▶ [Requirement] Give the entries again, word for word.

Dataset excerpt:
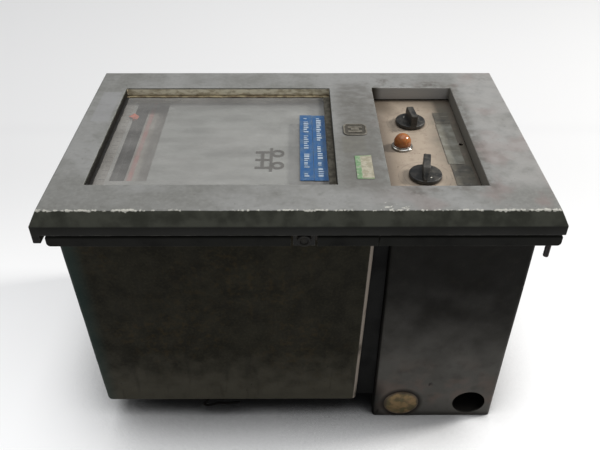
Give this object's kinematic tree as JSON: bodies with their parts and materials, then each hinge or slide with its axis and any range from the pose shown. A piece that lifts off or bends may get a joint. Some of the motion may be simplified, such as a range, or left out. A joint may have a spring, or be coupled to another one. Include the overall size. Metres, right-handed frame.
{
  "type": "panel-mounted indicating controller",
  "caption": "Old panel-mounted indicating controller: glazed hinged door over a scale with an index, knobs and lamp beside it, deep drawn case, terminal box with conduit knockouts.",
  "frame": {"origin": "centre of the plane that the instrument rests on when it lies on its back, under the middle of the door, on the rear cover's outer face", "axes": "+X towards the instrument's lower end, +Y towards the hinge side of the door, +Z out of the instrument's face"},
  "size_m": [0.2894, 0.1854, 0.1856],
  "materials": {
    "door_paint": "worn grey enamel over a casting",
    "case_paint": "worn dark olive-brown enamel on sheet steel",
    "box_paint": "worn dark olive-grey enamel on sheet steel",
    "flange_paint": "dark enamel rubbed bright on the rolled edge",
    "black_paint": "flat black",
    "panel_paint": "faded pinkish-beige enamel",
    "plate_paint": "faded grey enamel",
    "strip_paint": "aged cream enamel",
    "badge_paint": "dark enamel",
    "index_paint": "orange enamel",
    "pointer_paint": "red enamel",
    "steel": "dull zinc-plated steel",
    "dark_steel": "dark oxidised steel",
    "chrome_ring": "dulled chrome",
    "brass": "tarnished brass",
    "magnet_iron": "ground cast magnet alloy",
    "can_aluminium": "plain drawn aluminium",
    "copper_wire": "enamelled copper wire",
    "phenolic": "brown phenolic",
    "black_plastic": "black moulded phenolic",
    "knob_plastic": "worn dark grey moulded plastic",
    "tape_plastic": "blue embossed tape",
    "sticker_film": "faded green and off-white film",
    "seal_rubber": "black neoprene",
    "putty_rubber": "aged tan glazing strip",
    "loom_sleeve": "waxed cotton sleeve",
    "clear_glass": "dusty window glass",
    "tube_glass": "blown tube glass",
    "amber_lens": "amber moulded lens"
  },
  "bodies": {
    "case": {"mounting_flange": "flange_paint", "main_case": "case_paint", "terminal_box": "box_paint", "case_web": "black_paint", "knockout_plug": "brass", "rear_cover": "black_paint", "cover_screws": "steel", "panel_studs": "dark_steel", "case_hinge_leaves": "dark_steel", "hinge_pins": "steel", "case_gasket": "seal_rubber", "earth_wire": "loom_sleeve", "chassis_frame": "steel", "scale_plate": "plate_paint", "scale_strip": "strip_paint", "slot_backing": "strip_paint", "plate_badge": "badge_paint", "face_screws": "steel", "transformer_core": "dark_steel", "transformer_coil": "copper_wire", "capacitor_can": "can_aluminium", "tube_socket": "phenolic", "oscillator_tube": "tube_glass", "component_board": "phenolic", "relay_frame": "steel", "relay_coil": "copper_wire", "magnet": "magnet_iron", "pole_core": "dark_steel", "movement_bridges": "brass", "guide_rail": "steel", "control_panel": "panel_paint", "legend_plates": "badge_paint", "rotary_switch": "phenolic", "potentiometer": "steel", "lamp_bezel": "chrome_ring", "lamp_lens": "amber_lens", "lamp_holder": "brass", "rear_terminal_block": "black_plastic", "power_terminal_strip": "black_plastic", "terminal_screws": "brass", "wiring_loom": "loom_sleeve"},
    "door": {"door_frame": "door_paint", "window_glass": "clear_glass", "glass_gasket": "putty_rubber", "glass_clips": "steel", "door_nameplate": "badge_paint", "inspection_sticker": "sticker_film", "label_tape": "tape_plastic", "door_hinge_leaves": "dark_steel"},
    "latch": {"latch_button": "dark_steel", "latch_cam": "steel"},
    "selector": {"selector_knob": "knob_plastic", "selector_shaft": "steel"},
    "trimmer": {"trimmer_knob": "knob_plastic", "trimmer_shaft": "steel"},
    "pointer": {"moving_coil": "copper_wire", "pointer_arm": "pointer_paint"},
    "set_wheel": {"set_screw": "brass"},
    "set_index": {"set_pointer": "index_paint"},
    "relay_lever": {"relay_armature": "steel"}
  },
  "joints": [
    {"name": "door_hinge", "type": "hinge", "parent": "case", "child": "door", "pos_m": [0, 0.0931, 0.17], "axis": [-1, 0, 0], "range_deg": [0, 115]},
    {"name": "latch_turn", "type": "hinge", "parent": "door", "child": "latch", "pos_m": [0.0028, -0.0869, 0.1665], "axis": [0, 1, 0], "range_deg": [0, 90]},
    {"name": "selector_turn", "type": "hinge", "parent": "case", "child": "selector", "pos_m": [0.0753, 0.0273, 0.175], "axis": [0, 0, 1], "range_deg": [-60, 60]},
    {"name": "trimmer_turn", "type": "hinge", "parent": "case", "child": "trimmer", "pos_m": [0.0756, -0.0379, 0.175], "axis": [0, 0, 1], "range_deg": [-150, 150]},
    {"name": "pointer_swing", "type": "hinge", "parent": "case", "child": "pointer", "pos_m": [0.014, 0.011, 0.1615], "axis": [0, 0, -1], "range_deg": [0, 50]},
    {"name": "set_turn", "type": "hinge", "parent": "case", "child": "set_wheel", "pos_m": [-0.1235, 0, 0.16], "axis": [0, 1, 0], "range_deg": [-605, 2105]},
    {"name": "set_slide", "type": "slide", "parent": "case", "child": "set_index", "axis": [0, 1, 0], "range_m": [-0.07, 0.02]},
    {"name": "relay_rock", "type": "hinge", "parent": "case", "child": "relay_lever", "pos_m": [-0.073, -0.052, 0.1255], "axis": [0, 1, 0], "range_deg": [0, 5]}
  ],
  "couplings": [
    {"joint": "set_turn", "follows": "set_slide", "rad_per_m": -523.6}
  ]
}
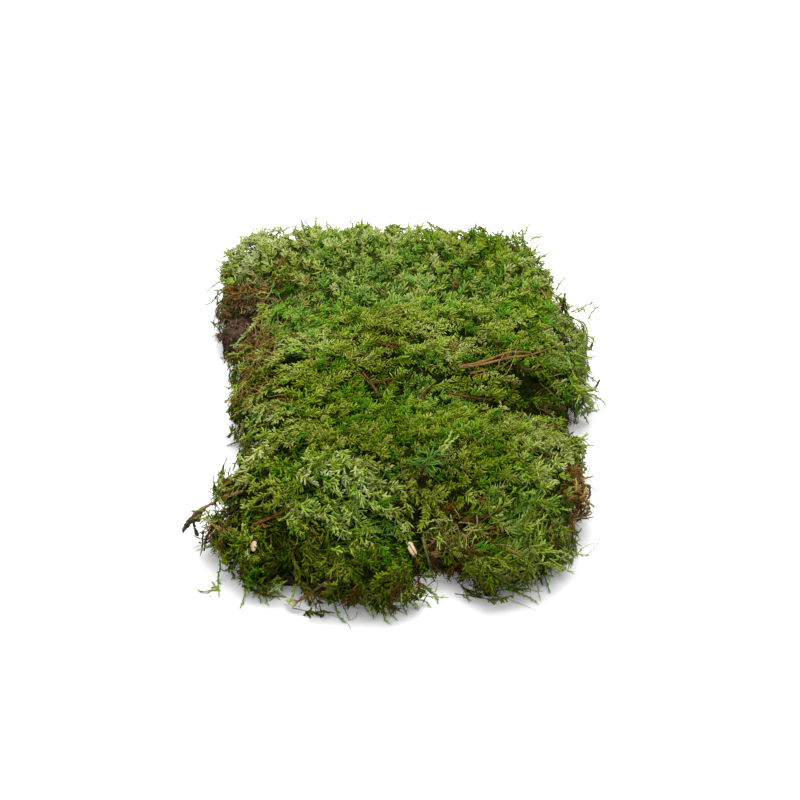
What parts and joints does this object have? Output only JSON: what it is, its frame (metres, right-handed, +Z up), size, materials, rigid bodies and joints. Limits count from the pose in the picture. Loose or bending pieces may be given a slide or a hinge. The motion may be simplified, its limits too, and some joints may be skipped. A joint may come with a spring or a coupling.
{
  "type": "moss clump",
  "caption": "Irregular clump of living feather moss on a pad of dark humus, with low swells and crevices, fallen needles, twigs and bark, cut off flat underneath.",
  "frame": {"origin": "on the flat cut under the clump, near its middle", "axes": "+Z is up, away from the cut; -Y is the front that faces the camera; +X is to the right seen from the front"},
  "size_m": [0.2804, 0.36, 0.0646],
  "materials": {
    "moss": "damp living feather moss, soft and fibrous",
    "humus": "dark crumbly humus, matt",
    "needle": "dry tan pine needle, satin",
    "twig": "reddish brown twig, matt",
    "bark": "dark damp bark, matt",
    "wood_chip": "bare pale wood",
    "sprig": "fresh green leaf, satin",
    "leaf": "thin withered leaf"
  },
  "bodies": {
    "root": {"moss_carpet": "moss", "humus_base": "humus", "pine_needle_pair": "needle", "pine_needle_1": "needle", "pine_needle_2": "needle", "pine_needle_3": "needle", "pine_needle_4": "needle", "pine_needle_5": "needle", "pine_needle_6": "bark", "twig_1": "twig", "twig_2": "twig", "twig_3": "twig", "twig_4": "bark", "twig_5": "bark", "twig_6": "bark", "twig_7": "twig", "twig_8": "bark", "twig_9": "bark", "twig_10": "bark", "forked_twig": "twig", "barked_twig": "bark", "bark_bit": "bark", "wood_chip_1": "wood_chip", "wood_chip_2": "wood_chip", "conifer_sprig": "sprig", "grass_blade": "sprig", "leaf_scrap": "leaf"}
  },
  "joints": []
}
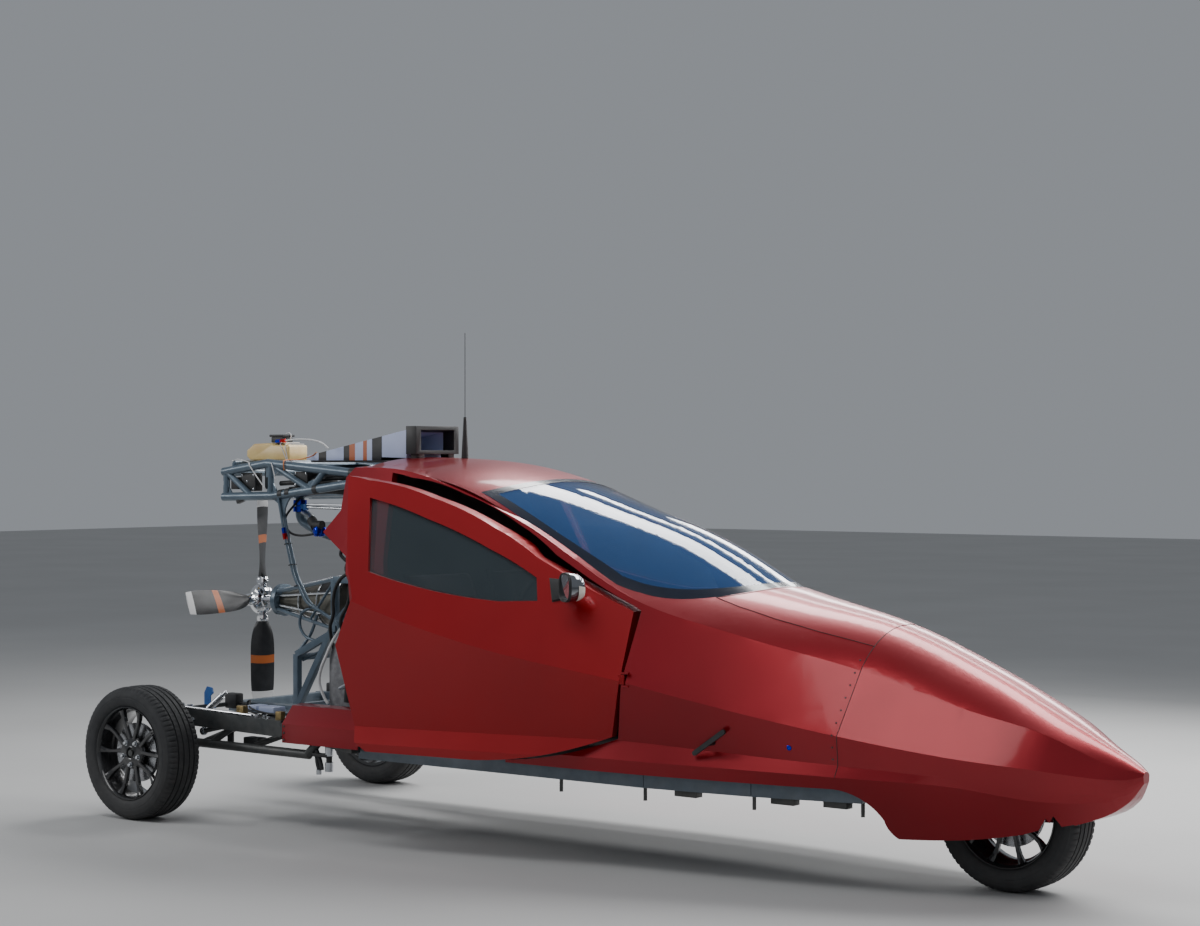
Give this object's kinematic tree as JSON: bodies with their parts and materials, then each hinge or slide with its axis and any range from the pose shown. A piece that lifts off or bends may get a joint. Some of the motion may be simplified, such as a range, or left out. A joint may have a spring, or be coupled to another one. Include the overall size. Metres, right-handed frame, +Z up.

▶ [Final answer]
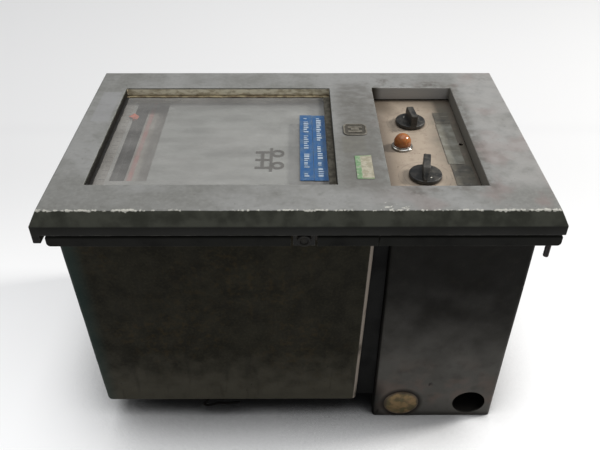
Give this object's kinematic tree as JSON: bodies with their parts and materials, then each hinge or slide with its axis and any range from the pose shown. A piece that lifts off or bends may get a joint. Some of the motion may be simplified, such as a range, or left out. A joint may have a spring, or be coupled to another one. Include the overall size. Metres, right-handed frame.
{
  "type": "panel-mounted indicating controller",
  "caption": "Old panel-mounted indicating controller: glazed hinged door over a scale with an index, knobs and lamp beside it, deep drawn case, terminal box with conduit knockouts.",
  "frame": {"origin": "centre of the plane that the instrument rests on when it lies on its back, under the middle of the door, on the rear cover's outer face", "axes": "+X towards the instrument's lower end, +Y towards the hinge side of the door, +Z out of the instrument's face"},
  "size_m": [0.2894, 0.1854, 0.1856],
  "materials": {
    "door_paint": "worn grey enamel over a casting",
    "case_paint": "worn dark olive-brown enamel on sheet steel",
    "box_paint": "worn dark olive-grey enamel on sheet steel",
    "flange_paint": "dark enamel rubbed bright on the rolled edge",
    "black_paint": "flat black",
    "panel_paint": "faded pinkish-beige enamel",
    "plate_paint": "faded grey enamel",
    "strip_paint": "aged cream enamel",
    "badge_paint": "dark enamel",
    "index_paint": "orange enamel",
    "pointer_paint": "red enamel",
    "steel": "dull zinc-plated steel",
    "dark_steel": "dark oxidised steel",
    "chrome_ring": "dulled chrome",
    "brass": "tarnished brass",
    "magnet_iron": "ground cast magnet alloy",
    "can_aluminium": "plain drawn aluminium",
    "copper_wire": "enamelled copper wire",
    "phenolic": "brown phenolic",
    "black_plastic": "black moulded phenolic",
    "knob_plastic": "worn dark grey moulded plastic",
    "tape_plastic": "blue embossed tape",
    "sticker_film": "faded green and off-white film",
    "seal_rubber": "black neoprene",
    "putty_rubber": "aged tan glazing strip",
    "loom_sleeve": "waxed cotton sleeve",
    "clear_glass": "dusty window glass",
    "tube_glass": "blown tube glass",
    "amber_lens": "amber moulded lens"
  },
  "bodies": {
    "case": {"mounting_flange": "flange_paint", "main_case": "case_paint", "terminal_box": "box_paint", "case_web": "black_paint", "knockout_plug": "brass", "rear_cover": "black_paint", "cover_screws": "steel", "panel_studs": "dark_steel", "case_hinge_leaves": "dark_steel", "hinge_pins": "steel", "case_gasket": "seal_rubber", "earth_wire": "loom_sleeve", "chassis_frame": "steel", "scale_plate": "plate_paint", "scale_strip": "strip_paint", "slot_backing": "strip_paint", "plate_badge": "badge_paint", "face_screws": "steel", "transformer_core": "dark_steel", "transformer_coil": "copper_wire", "capacitor_can": "can_aluminium", "tube_socket": "phenolic", "oscillator_tube": "tube_glass", "component_board": "phenolic", "relay_frame": "steel", "relay_coil": "copper_wire", "magnet": "magnet_iron", "pole_core": "dark_steel", "movement_bridges": "brass", "guide_rail": "steel", "control_panel": "panel_paint", "legend_plates": "badge_paint", "rotary_switch": "phenolic", "potentiometer": "steel", "lamp_bezel": "chrome_ring", "lamp_lens": "amber_lens", "lamp_holder": "brass", "rear_terminal_block": "black_plastic", "power_terminal_strip": "black_plastic", "terminal_screws": "brass", "wiring_loom": "loom_sleeve"},
    "door": {"door_frame": "door_paint", "window_glass": "clear_glass", "glass_gasket": "putty_rubber", "glass_clips": "steel", "door_nameplate": "badge_paint", "inspection_sticker": "sticker_film", "label_tape": "tape_plastic", "door_hinge_leaves": "dark_steel"},
    "latch": {"latch_button": "dark_steel", "latch_cam": "steel"},
    "selector": {"selector_knob": "knob_plastic", "selector_shaft": "steel"},
    "trimmer": {"trimmer_knob": "knob_plastic", "trimmer_shaft": "steel"},
    "pointer": {"moving_coil": "copper_wire", "pointer_arm": "pointer_paint"},
    "set_wheel": {"set_screw": "brass"},
    "set_index": {"set_pointer": "index_paint"},
    "relay_lever": {"relay_armature": "steel"}
  },
  "joints": [
    {"name": "door_hinge", "type": "hinge", "parent": "case", "child": "door", "pos_m": [0, 0.0931, 0.17], "axis": [-1, 0, 0], "range_deg": [0, 115]},
    {"name": "latch_turn", "type": "hinge", "parent": "door", "child": "latch", "pos_m": [0.0028, -0.0869, 0.1665], "axis": [0, 1, 0], "range_deg": [0, 90]},
    {"name": "selector_turn", "type": "hinge", "parent": "case", "child": "selector", "pos_m": [0.0753, 0.0273, 0.175], "axis": [0, 0, 1], "range_deg": [-60, 60]},
    {"name": "trimmer_turn", "type": "hinge", "parent": "case", "child": "trimmer", "pos_m": [0.0756, -0.0379, 0.175], "axis": [0, 0, 1], "range_deg": [-150, 150]},
    {"name": "pointer_swing", "type": "hinge", "parent": "case", "child": "pointer", "pos_m": [0.014, 0.011, 0.1615], "axis": [0, 0, -1], "range_deg": [0, 50]},
    {"name": "set_turn", "type": "hinge", "parent": "case", "child": "set_wheel", "pos_m": [-0.1235, 0, 0.16], "axis": [0, 1, 0], "range_deg": [-605, 2105]},
    {"name": "set_slide", "type": "slide", "parent": "case", "child": "set_index", "axis": [0, 1, 0], "range_m": [-0.07, 0.02]},
    {"name": "relay_rock", "type": "hinge", "parent": "case", "child": "relay_lever", "pos_m": [-0.073, -0.052, 0.1255], "axis": [0, 1, 0], "range_deg": [0, 5]}
  ],
  "couplings": [
    {"joint": "set_turn", "follows": "set_slide", "rad_per_m": -523.6}
  ]
}
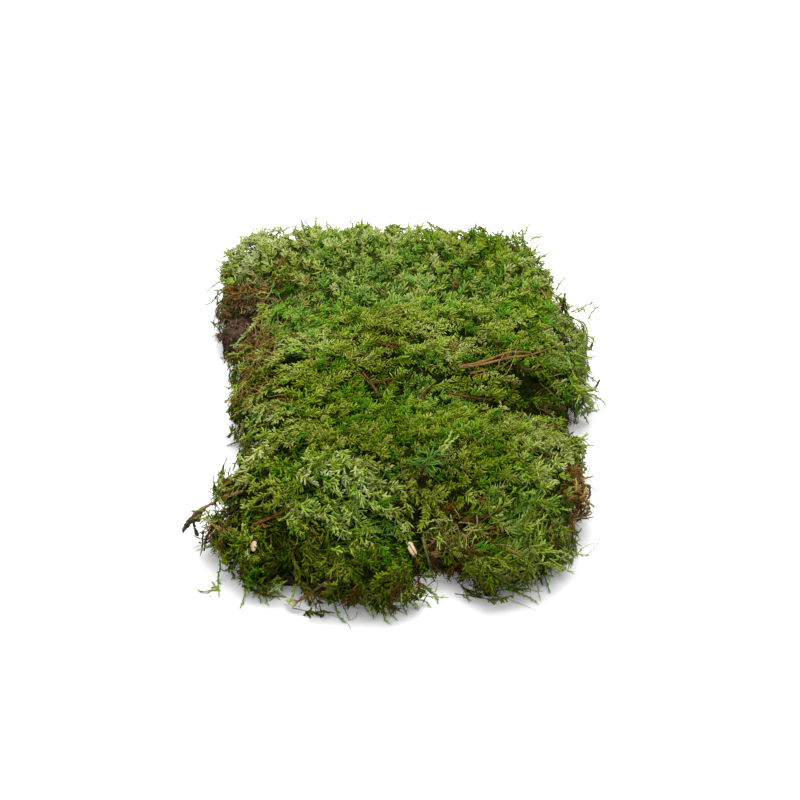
What parts and joints does this object have? Output only JSON: what it is, its frame (metres, right-handed, +Z up), size, materials, rigid bodies and joints. Limits count from the pose in the picture. Loose or bending pieces may be given a slide or a hinge. The motion may be simplified, its limits too, and some joints may be skipped. A joint may come with a spring or a coupling.
{
  "type": "moss clump",
  "caption": "Irregular clump of living feather moss on a pad of dark humus, with low swells and crevices, fallen needles, twigs and bark, cut off flat underneath.",
  "frame": {"origin": "on the flat cut under the clump, near its middle", "axes": "+Z is up, away from the cut; -Y is the front that faces the camera; +X is to the right seen from the front"},
  "size_m": [0.2804, 0.36, 0.0646],
  "materials": {
    "moss": "damp living feather moss, soft and fibrous",
    "humus": "dark crumbly humus, matt",
    "needle": "dry tan pine needle, satin",
    "twig": "reddish brown twig, matt",
    "bark": "dark damp bark, matt",
    "wood_chip": "bare pale wood",
    "sprig": "fresh green leaf, satin",
    "leaf": "thin withered leaf"
  },
  "bodies": {
    "root": {"moss_carpet": "moss", "humus_base": "humus", "pine_needle_pair": "needle", "pine_needle_1": "needle", "pine_needle_2": "needle", "pine_needle_3": "needle", "pine_needle_4": "needle", "pine_needle_5": "needle", "pine_needle_6": "bark", "twig_1": "twig", "twig_2": "twig", "twig_3": "twig", "twig_4": "bark", "twig_5": "bark", "twig_6": "bark", "twig_7": "twig", "twig_8": "bark", "twig_9": "bark", "twig_10": "bark", "forked_twig": "twig", "barked_twig": "bark", "bark_bit": "bark", "wood_chip_1": "wood_chip", "wood_chip_2": "wood_chip", "conifer_sprig": "sprig", "grass_blade": "sprig", "leaf_scrap": "leaf"}
  },
  "joints": []
}
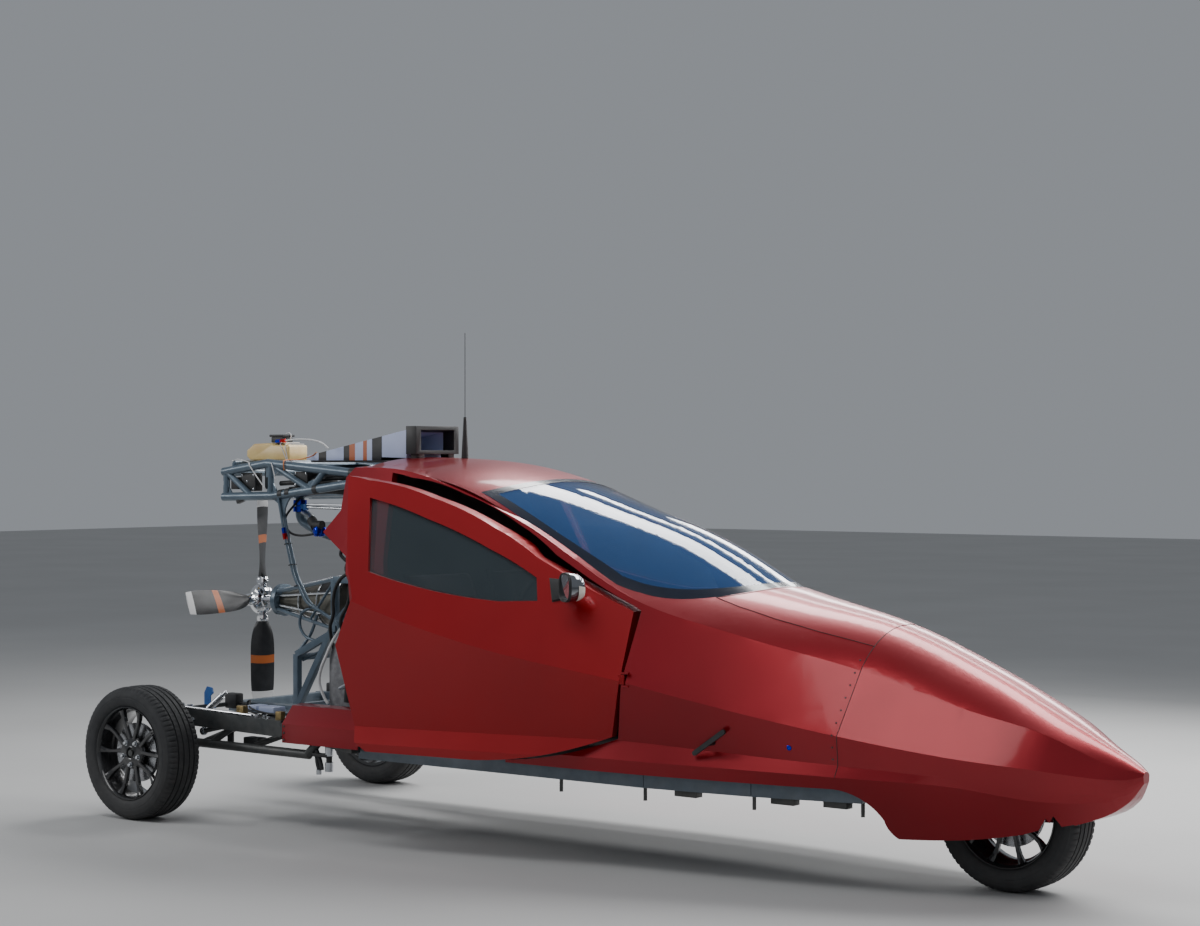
Give this object's kinematic tree as JSON: bodies with their parts and materials, then each hinge or slide with its axis and any range from the pose shown. A piece that lifts off or bends may get a joint. Some of the motion may be simplified, such as a range, or left out. A joint may have a spring, or be coupled to another one. Include the overall size. Metres, right-handed frame, +Z up.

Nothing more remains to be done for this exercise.